Zero-hour contracts could be banned under proposed reforms
Government-commissioned report indicates that zero-hour arrangements not extensive
Under recommendations from the expert group employers would have to give individuals at least 72 hours notice of being called into work. Photograph: Getty Images
Employers would be banned from offering less than three continuous hours of work to employees under new labour market reforms to be considered by the Cabinet next week.
The report of an expert group examining the extent of zero hours and low-hours work, which was commissioned by Minster for Business and Employment Ged Nash, will also recommend safeguards be introduced to prevent workers from being called into work or having previously-scheduled work cancelled by employers at very short notice.
Under the recommendations employers would have to give individuals at least 72 hours notice of being called into work and at least 72 hours of cancellation of work except in exceptional circumstances. At present under legislation they only have to give 24 hours notice.
Under the recommendations employers would also have to give employees on their first day in the job a contract which provided a true reflection of the hours they would be expected to work.
The group also recommended that these proposed new rules could be suspended in specific sectors if there was a collective agreement between trade unions and employers setting out alternative arrangements.
If Cabinet gives approval, it is envisaged that Mr Nash will establish a relatively-brief public consultation process on the recommendations of the group with a view to bringing reform proposals of his own to Government early in the New Year.
Any introduction of a minimum of three continuous hours of employment could have significant implication in the education and social care sectors.
The report, which was drawn up by a team in the University of Limerick, found that classic zero-hours contracts – under which employees are contractually obliged to make themselves available for work with an employer without any guarantee of receiving any – “are not extensive in Ireland”.
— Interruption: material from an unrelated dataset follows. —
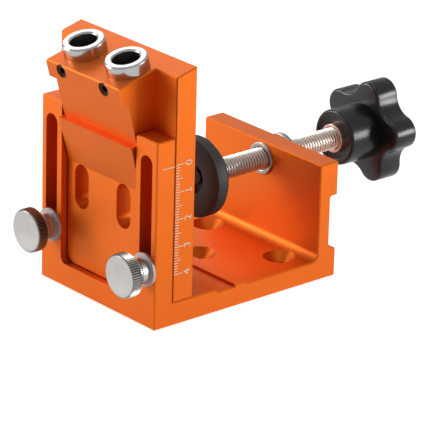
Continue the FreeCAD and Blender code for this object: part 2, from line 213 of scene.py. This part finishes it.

However, it warns that some employers are favouring what are known as “if and when” working arrangements – where there is no contractual obligation on the part of an employer to offer work or on the part of an employee to carry out work – as a way of getting out of existing employment protection legislation.
The report estimated that 10 per cent of the workforce in the community care sector – dealing with the provision of homecare for older people and services for those with an intellectual disability were on “if and when” contracts.
It estimated that 5.3 per cent of employees in Ireland – about 100,000 people – have constantly varying working hours. But only a subset of these would be on “if and when “ contracts.